Final note: when football at BSU didn’t work out, my son finished the semester at BSU and quarterbacked an intramural football team with some of his friends from the track team. He would call me after every game sounding as excited as he was in his biggest moments in high school. It made me proud to see him excited about the competition for competition’s sake, even though it was just intramural football. I think there are a lot of kids sitting on D1 benches who would have had way more fun at a smaller school and getting to play.
bring Lee Back :
Wow, just think of the irony. Kolby Lee leaves the team because he didn’t think he would get PT, and as it turns out he’d be the starting center playing 20mpg…
Can he come back? NBA does that but I doubt NCAA will allow that in college sports this is too bad. Would be nice to have Colby Lee back
What’s to stop him, he still has edibility. It was as thought but with big bodies, he could be waaaay out of shape.
I can’t believe you guys are actually calling for Lee to come back…
how desperate can it get?
I know, right??? Who would of thunk that we would loose our two veteran centers to start the year?
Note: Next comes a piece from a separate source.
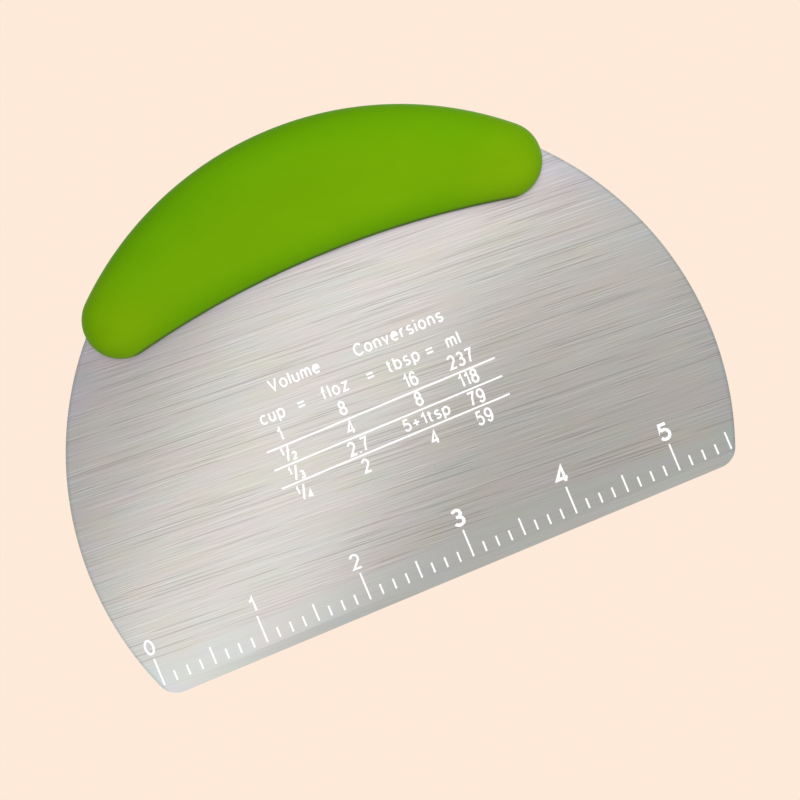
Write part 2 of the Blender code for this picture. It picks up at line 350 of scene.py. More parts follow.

Foos and Atiki will be great but until they mature, I would ask Lee to fill in in a heartbeat.
I’m with you there. An experienced big body is better than Aitiki at this point. Although, I want home to play as much as possible.
Perhaps we are desperate. You don’t think much of Harward.
We don’t know if Harward will be coming back this year.
Wrong as usual. Like Aro said, we don’t even know if he will play this season. If he does, what kind of condition do you think he will be in?, playing against Timme and Holmgren who have played a dozen or more games.
It would be so nice if you put some thought into your posts, once in awhile, instead of firing off the first thing that pops into your head.